Stated problem: Copy out each line that has "scene" in it.

————————

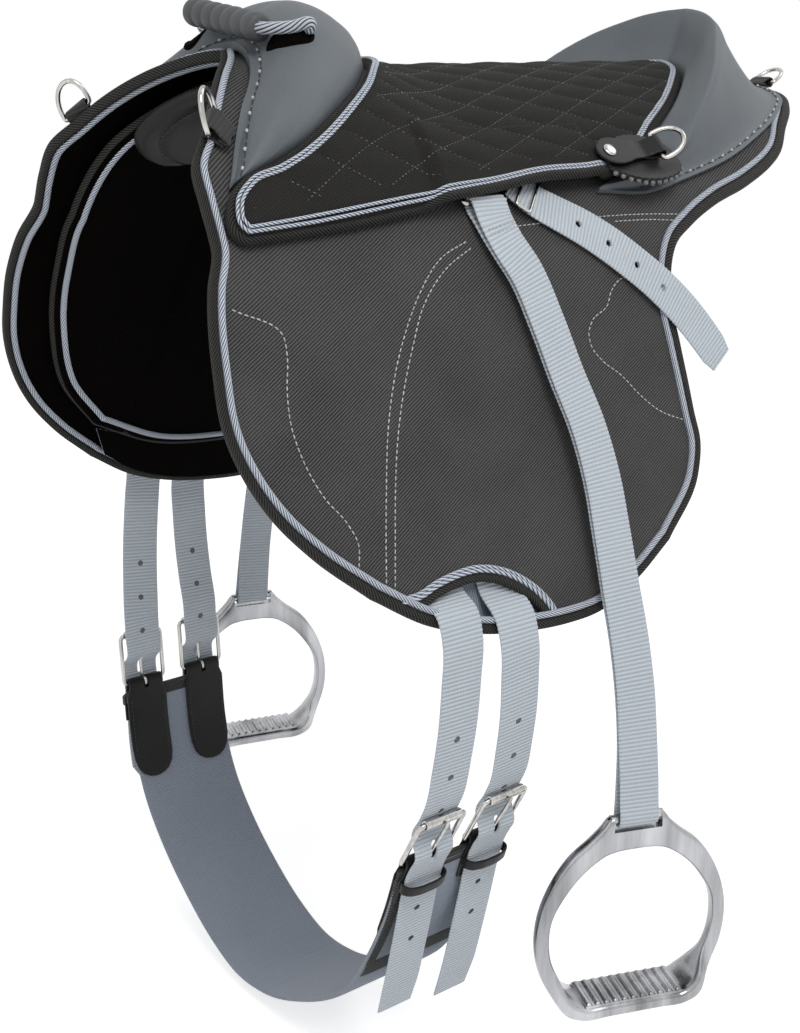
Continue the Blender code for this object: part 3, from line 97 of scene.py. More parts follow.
def step(tree, kind, links=None, **settings):
    """One node of a finish. links gives each input, by name or number, a socket or a plain value."""
    made = tree.nodes.new("ShaderNode" + kind)
    for key, value in settings.items():
        setattr(made, key, value)
    for key, value in (links or {}).items():
        if isinstance(value, bpy.types.NodeSocket):
            tree.links.new(value, made.inputs[key])
        else:
            made.inputs[key].default_value = value
    return made


def seen_or_mirrored(tree):
    """1 on rays from the camera or off a shiny face, 0 on those that light the object."""
    ray = step(tree, "LightPath")
    seen = step(tree, "Math", {0: ray.outputs["Is Camera Ray"], 1: ray.outputs["Is Glossy Ray"]},
                operation="ADD")
    both = step(tree, "Math", {0: seen.outputs[0], 1: ray.outputs["Is Transmission Ray"]},
                operation="ADD", use_clamp=True)
    return both.outputs[0]


air = world.node_tree
dim = step(air, "MapRange", {"Value": seen_or_mirrored(air), "To Min": SKY, "To Max": 1.0})
air.nodes["Background"].inputs["Color"].default_value = (1, 1, 1, 1)
air.links.new(dim.outputs[0], air.nodes["Background"].inputs["Strength"])

floor_mesh = bpy.data.meshes.new("floor")
floor_level = solid_box[0][2] - FLOOR_BELOW
floor_mesh.from_pydata([(x, y, floor_level) for x, y in ((-60, -60), (60, -60), (60, 60), (-60, 60))],
                       [], [(0, 1, 2, 3)])
floor = bpy.data.objects.new("floor", floor_mesh)
scene.collection.objects.link(floor)
floor_paint = bpy.data.materials.new("floor_paint")
floor_paint.use_nodes = True
floor_shader = floor_paint.node_tree.nodes["Principled BSDF"]
floor_shader.inputs["Base Color"].default_value = (FLOOR_WHITE, FLOOR_WHITE, FLOOR_WHITE, 1)
floor_shader.inputs["Roughness"].default_value = 0.9
floor_shader.inputs["Specular IOR Level"].default_value = 0
floor_shader.inputs["Emission Color"].default_value = (1, 1, 1, 1)
ground = floor_paint.node_tree
glow = step(ground, "Math", {0: seen_or_mirrored(ground), 1: 1 - SKY * FLOOR_WHITE}, operation="MULTIPLY")
ground.links.new(glow.outputs[0], floor_shader.inputs["Emission Strength"])
floor_mesh.materials.append(floor_paint)


# The skin. Every soft piece of the saddle is laid on one swept face: a section across the pony's
# back, carried along X and raised over the withers. A place on it is (x, v, h): x forward, v round
# the section from the ridge, and h outward from the face of the flaps.
SECTION = [(0, 0.008), (0.050, -0.004), (0.090, -0.028), (0.115, -0.055), (0.131, -0.090),
           (0.147, -0.148), (0.166, -0.207), (0.185, -0.262), (0.195, -0.292)]
WITHER_RISE, WITHER_FROM, WITHER_TO, WITHER_SPREAD = 0.030, 0.050, 0.165, 0.130
SIDES = {"near": 1, "off": -1}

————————

Answer to this problem:
Continue the Blender code for this object: part 3, from line 97 of scene.py. More parts follow.
scene.collection.objects.link(floor)